The Australian offerings are a little different. They are either excellent essays and works of reportage...


Sonya Hartnett is hugely prolific and yet manages to maintain an exceptional quality of prose; her children's and adult novels are rightly acclaimed. This, her memoir of ten Melbourne homes, is a quiet, reflective and really quite lovely piece of writing: an autobiography of sorts, viewed through the changing prism of Victoria over the last few decades. Many writers would have padded this out to a 300-page book, but that's not needed here.

Adelaide, my home city, is the subject of numerous uneasy jokes from interstate because of its unfortunate record of vanished children, serial killers, murderous paedophiles, and other mass murderers. Bradley was brought up here, and this essay looks at the 'City of Churches'' neglected dark side. It's beautifully written, despite the horrible details, and is rather more reflective and thoughtful than crime writing tends to be.

Did your country, like mine, help start and then get mired in a hopeless Middle Eastern civil war it doesn't know how to escape and hasn't any interest in understanding?
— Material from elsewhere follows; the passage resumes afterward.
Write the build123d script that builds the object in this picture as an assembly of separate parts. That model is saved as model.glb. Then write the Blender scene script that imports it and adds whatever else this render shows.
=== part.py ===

Is it now pretending everything's OK so that it can pull out its troops and stop the electoral cost of more and more dead soldiers? This entertaining and depressing guide to the birth of modern Afghan democracy will do nothing to dispel your cynicism!

..or else (with a few exceptions, including an excellent tale by James Bradley) single tales cut out of already published collections, none of them especially new.






Now, these are pretty much all excellent short stories, and well worth your time. But I do wonder at the strange notion of paying $2.99 for a single, DRM-bound digital version of a story when, in many cases, you can buy the full collection, printed and bound, with perhaps 11 other stories, for $9.95. In a saner world, it seems more that these individual stories might be free giveaways to entice people into buying the full collections.